Após uma longa sucessão de perícias, os juízes de instrução arquivaram o caso em 29 de agosto de 2019. Indignados, familiares das vítimas e sindicatos de pilotos recorreram e, em 12 de maio de 2021, o Tribunal de Instrução decidiu pelo processo por homicídios culposo das duas empresas.
Foco nos detalhes técnicos
O advogado da associação de vítimas francesas Entraide et Solidarité, Sébastien Buzy, disse esperar que a Airbus e a Air France tentarão transformar as audiências em um debate técnico ainda mais complexo, na expectativa de serem isentadas de responsabilidades e “abafar o caso”.
“O papel das famílias das vítimas e do Ministério Público será focalizar o debate nas falhas que podem ter tido Airbus e a Air France e tentar explicá-las claramente”, explica o defensor, à RFI.
Contatadas pela reportagem, as duas empresas optaram por não dar entrevista. O julgamento é esperado para o dia 8 de dezembro.
Até lá, deverão se pronunciar muitos especialistas e pilotos: a 31ª câmara correcional do tribunal de Paris terá de determinar se a Airbus e a Air France, que incorrem em uma multa de € 225 mil, cometeram erros que levaram ao acidente.
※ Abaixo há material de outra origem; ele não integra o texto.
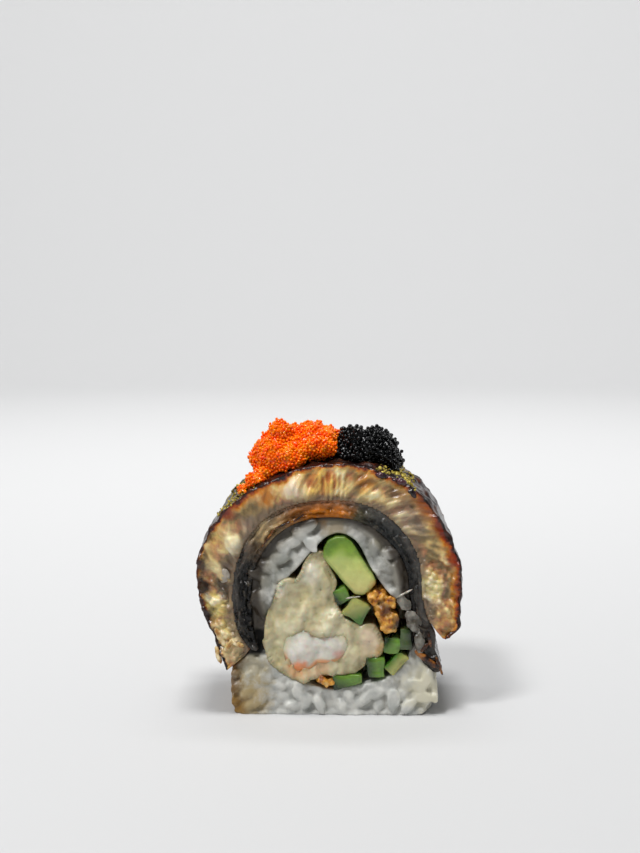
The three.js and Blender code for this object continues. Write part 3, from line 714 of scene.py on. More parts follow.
# %% Spread copies of a thing over a core
def scatter(name, core, thing, spacing, seed, depth=(0, 0), sizes=(0.9, 1.1), lean=0.4, where=None):
    tree = bpy.data.node_groups.new(name, "GeometryNodeTree")
    tree.interface.new_socket("Geometry", in_out="INPUT", socket_type="NodeSocketGeometry")
    tree.interface.new_socket("Geometry", in_out="OUTPUT", socket_type="NodeSocketGeometry")
    nodes, link = tree.nodes, tree.links.new
    start, end = nodes.new("NodeGroupInput"), nodes.new("NodeGroupOutput")

    spread = nodes.new("GeometryNodeDistributePointsOnFaces")
    spread.distribute_method = "POISSON"
    spread.inputs["Distance Min"].default_value = spacing * MM
    spread.inputs["Density Max"].default_value = 6 / (spacing * MM) ** 2
    spread.inputs["Seed"].default_value = seed
    link(start.outputs[0], spread.inputs["Mesh"])
    if where:
        allowed = nodes.new("GeometryNodeInputNamedAttribute")
        allowed.data_type = "FLOAT"
        allowed.inputs["Name"].default_value = where
        link(allowed.outputs["Attribute"], spread.inputs["Density Factor"])

    how_deep = nodes.new("FunctionNodeRandomValue")
    how_deep.inputs[2].default_value, how_deep.inputs[3].default_value = depth[0] * MM, depth[1] * MM
    how_deep.inputs["Seed"].default_value = seed + 1
    shift = nodes.new("ShaderNodeVectorMath")
    shift.operation = "SCALE"
    link(spread.outputs["Normal"], shift.inputs[0])
    link(how_deep.outputs[1], shift.inputs["Scale"])
    sunk = nodes.new("GeometryNodeSetPosition")
    link(spread.outputs["Points"], sunk.inputs["Geometry"])
    link(shift.outputs[0], sunk.inputs["Offset"])

    turns = nodes.new("FunctionNodeRandomValue")
    turns.data_type = "FLOAT_VECTOR"
    turns.inputs[0].default_value = (-lean, -lean, 0)
    turns.inputs[1].default_value = (lean, lean, 2 * math.pi)
    turns.inputs["Seed"].default_value = seed + 2
    turned = nodes.new("FunctionNodeRotateRotation")
    turned.rotation_space = "LOCAL"
    link(spread.outputs["Rotation"], turned.inputs["Rotation"])
    link(turns.outputs[0], turned.inputs["Rotate By"])

    grown = nodes.new("FunctionNodeRandomValue")
    grown.inputs[2].default_value, grown.inputs[3].default_value = sizes
    grown.inputs["Seed"].default_value = seed + 3

    source = nodes.new("GeometryNodeObjectInfo")
    source.inputs["Object"].default_value = thing
    laid = nodes.new("GeometryNodeInstanceOnPoints")
    link(sunk.outputs[0], laid.inputs["Points"])
    link(source.outputs["Geometry"], laid.inputs["Instance"])
    link(turned.outputs[0], laid.inputs["Rotation"])
    link(grown.outputs[1], laid.inputs["Scale"])
    real = nodes.new("GeometryNodeRealizeInstances")
    link(laid.outputs[0], real.inputs[0])
    link(real.outputs[0], end.inputs[0])

    pile = bpy.data.objects.new(name, core.data.copy())
    bpy.context.scene.collection.objects.link(pile)
    named(pile, name)
    apply(pile, "NODES", node_group=tree)
    print(name + ":", len(pile.data.polygons), "faces")
    return pile


# %% [markdown]
# ## Rice: one grain
# A cooked short grain is a plump oval, twice as long as it is wide and a little flat, with a dent where the
# germ was. It starts as a low ball, is drawn out, and one corner of its blunt end is pushed in.

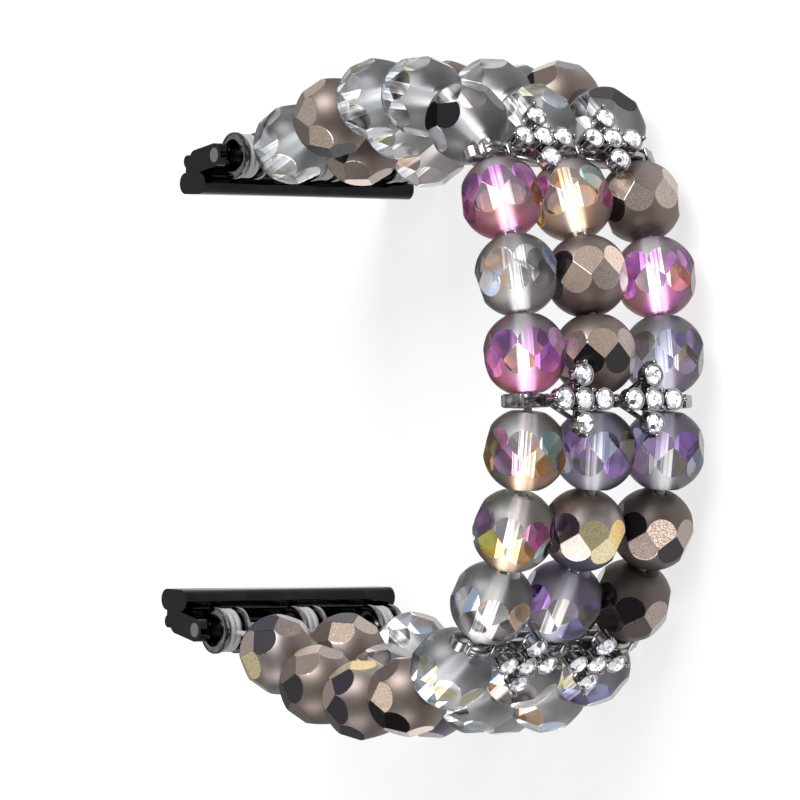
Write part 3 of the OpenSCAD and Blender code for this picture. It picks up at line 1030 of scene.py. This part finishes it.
@dataclass
class Stone:
    """One brilliant-cut stone, with its girdle's top at height 0.

    Attributes:
        diameter: Diameter at the girdle.
        crown: Height of the crown.
        girdle: Height of the girdle band.
        depth: Depth of the point under the girdle's top.
        table: Diameter of the table, as a share of the girdle's.
        mains: Main facets of the crown and of the pavilion.
        tilts: Further tilt of the crown's edge facets, its stars and the pavilion's edge facets, in degrees.
        inset: Where the edge facets meet the girdle's plane, as a share of its radius.
        star: Where the stars meet the table's plane, as a share of its radius.
        inner: Width of the ring of facets that shows in the table, each with its own painted reflection, as a
            share of its diameter.
        seed: Number that the facets' painted brightness is drawn from.
    """

    diameter: float = 1.8
    crown: float = 0.4
    girdle: float = 0.1
    depth: float = 0.9
    table: float = 0.56
    mains: int = 8
    tilts: tuple[float, float, float] = (9.0, -14.0, 5.0)
    inset: float = 0.985
    star: float = 1.04
    inner: float = 0.2
    seed: int = 3

    def pattern(self, crystal: bpy.types.Material) -> bpy.types.Object:
        """Cuts the stone from a round blank, row of facets by row.

        Args:
            crystal: Material of the stone.

        Returns:
            The stone, out of edit mode.
        """
        radius = self.diameter / 2 * MM
        top, bottom = self.crown * MM, self.depth * MM
        piece = Bench.start(bpy.ops.mesh.primitive_cylinder_add, "stone_pattern", vertices=4 * self.mains,
                            radius=radius, depth=top + bottom, location=(0, 0, (top - bottom) / 2))
        Bench.done()
        bpy.ops.object.transform_apply(location=True)
        Bench.edit(piece)
        table_r = radius * self.table
        belly = self.girdle * MM
        main_tilt = math.atan2(top, radius - table_r)
        point_tilt = math.atan2(bottom - belly, radius)
        edge, star, under = map(math.radians, self.tilts)
        # Tilt of a row, a radius and height that its planes pass through, side, facets to a main one, offset.
        rows = (
            (main_tilt, radius, 0.0, 1, 1, 0.0),
            (main_tilt + edge, radius * self.inset, 0.0, 1, 2, 0.25),
            (main_tilt + star, table_r * self.star, top, 1, 1, 0.5),
            (point_tilt, radius, -belly, -1, 1, 0.0),
            (point_tilt + under, radius * self.inset, -belly, -1, 2, 0.25),
        )
        for tilt, at_radius, at_height, side, times, offset in rows:
            distance = at_radius * math.sin(tilt) + side * at_height * math.cos(tilt)
            for i in range(self.mains * times):
                turn = (i / times + offset) * math.tau / self.mains
                Bench.cut(Vector((math.cos(turn) * math.sin(tilt), math.sin(turn) * math.sin(tilt),
                                  side * math.cos(tilt))), distance)
        Bench.heal(1e-6)
        Bench.done()
        self._split_table(piece)
        tint(piece, crystal)
        for face in piece.data.polygons:
            face.use_smooth = False
        return piece

    def _split_table(self, piece: bpy.types.Object) -> None:
        """Divides the table as the pavilion's facets show through it, each part with its own painted
        reflection.
        """
        Bench.edit(piece)
        Bench.pick_faces(piece, lambda face: face.normal.z > 0.99)
        bpy.ops.mesh.inset(thickness=self.diameter * self.table * self.inner * MM)
        bpy.ops.mesh.poke()
        Bench.done()

    def sparkle(self, piece: bpy.types.Object, number: int) -> None:
        """Gives every facet of one stone its own brightness, a painted reflection."""
        draw = random.Random(self.seed + number)
        values = [draw.random() for _ in piece.data.polygons]
        piece.data.attributes.new("sparkle", "FLOAT", "FACE").data.foreach_set("value", values)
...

Falhas nas sondas Pitot foram registradas nos meses anteriores ao acidente. Após o desastre, o modelo afetado passou a ser substituído em todo o mundo.
A tragédia também levou a outras modificações técnicas no campo aeronáutico e reforçou o treinamento quando o avião perde a sustentação, assim como a gestão no estresse da tripulação.